• [Problem]
Set down every record once more, exactly as given.

-- Begin Data --

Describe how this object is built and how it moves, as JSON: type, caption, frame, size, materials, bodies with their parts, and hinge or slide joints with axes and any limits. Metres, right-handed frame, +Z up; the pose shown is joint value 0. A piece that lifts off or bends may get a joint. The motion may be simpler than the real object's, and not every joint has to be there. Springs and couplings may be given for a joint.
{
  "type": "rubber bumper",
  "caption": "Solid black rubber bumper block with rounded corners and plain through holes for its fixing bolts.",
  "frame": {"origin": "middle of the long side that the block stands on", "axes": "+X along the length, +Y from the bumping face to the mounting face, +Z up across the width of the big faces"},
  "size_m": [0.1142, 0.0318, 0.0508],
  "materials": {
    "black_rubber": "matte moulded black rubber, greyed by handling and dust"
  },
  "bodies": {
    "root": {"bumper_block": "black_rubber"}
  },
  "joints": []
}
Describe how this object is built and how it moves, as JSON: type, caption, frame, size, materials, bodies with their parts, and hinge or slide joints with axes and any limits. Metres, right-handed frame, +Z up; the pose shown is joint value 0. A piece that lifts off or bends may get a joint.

-- End Data --

• [The answer]
Describe how this object is built and how it moves, as JSON: type, caption, frame, size, materials, bodies with their parts, and hinge or slide joints with axes and any limits. Metres, right-handed frame, +Z up; the pose shown is joint value 0. A piece that lifts off or bends may get a joint. The motion may be simpler than the real object's, and not every joint has to be there. Springs and couplings may be given for a joint.
{
  "type": "rubber bumper",
  "caption": "Solid black rubber bumper block with rounded corners and plain through holes for its fixing bolts.",
  "frame": {"origin": "middle of the long side that the block stands on", "axes": "+X along the length, +Y from the bumping face to the mounting face, +Z up across the width of the big faces"},
  "size_m": [0.1142, 0.0318, 0.0508],
  "materials": {
    "black_rubber": "matte moulded black rubber, greyed by handling and dust"
  },
  "bodies": {
    "root": {"bumper_block": "black_rubber"}
  },
  "joints": []
}
Describe how this object is built and how it moves, as JSON: type, caption, frame, size, materials, bodies with their parts, and hinge or slide joints with axes and any limits. Metres, right-handed frame, +Z up; the pose shown is joint value 0. A piece that lifts off or bends may get a joint.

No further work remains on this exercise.